There is also pain in knowing that some people outside of the adoption community judge the formation of our family as “second best.” Before I started working from home, I managed a hair salon for almost five years. My last year was agonizing. Everyone who worked at the salon who was in a committed relationship became pregnant within a few months of each other. Every. Single. Person. Clients and staff joked that it was in the water. They wanted to know why I wasn’t drinking the water so I could get pregnant.
Then along came Pooh and Tigger, and the announcement that we were expecting – two. “OH! Twins? How lovely!” was the common theme. “No, not twins, a four-year-old girl and her six-year-old brother.” I cannot begin to tell you how many people changed their tune – from total excitement at the thought that I might be pregnant to completely changing the topic, or telling me that it was bad news to be adopting “older children who surely have problems.” Again, it would have been good enough if I was pregnant, but not good enough to be adopting.

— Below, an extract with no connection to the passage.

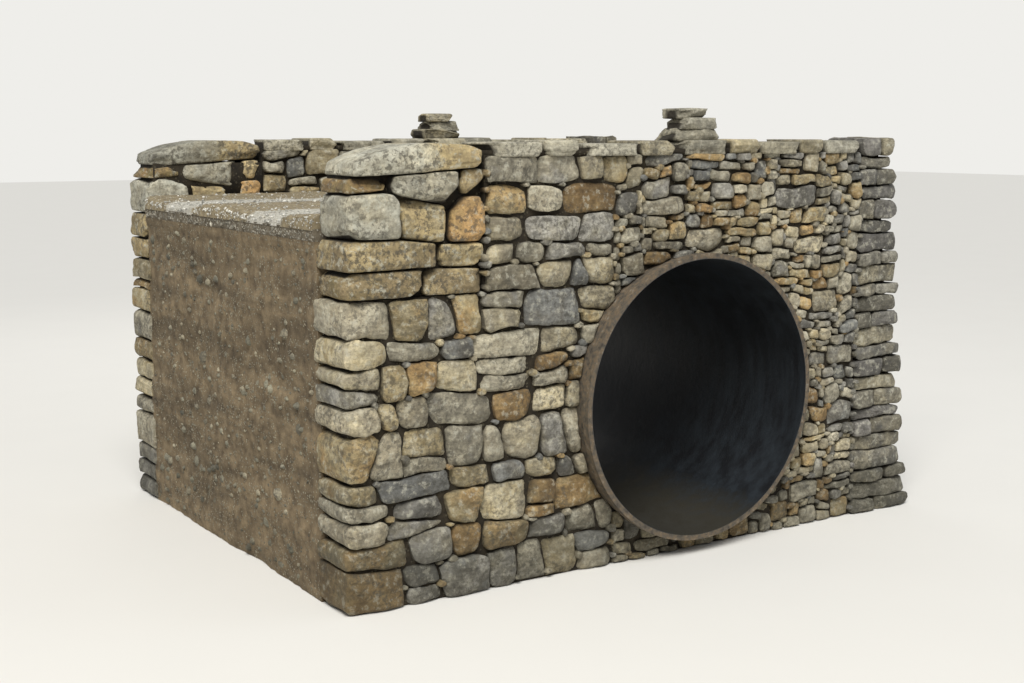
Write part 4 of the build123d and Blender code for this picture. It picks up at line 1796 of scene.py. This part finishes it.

Gregg told me not too long ago that sometimes I talk about the adoption too much. It’s hard not to. We are adopting a child who will be at least the age of three. That means that our child has already been born and is somewhere – I don’t know where; being taken care of – I don’t know how and I don’t know by whom. I think of our child every day and wonder and pray and hope we hear something soon so that I will know. I want to tell our child that s/he is amazing and wonderful and has been waited for for eight long years. I want to tell our child that no matter what anyone has ever said, s/he is better than good enough – s/he was created by God to be just right.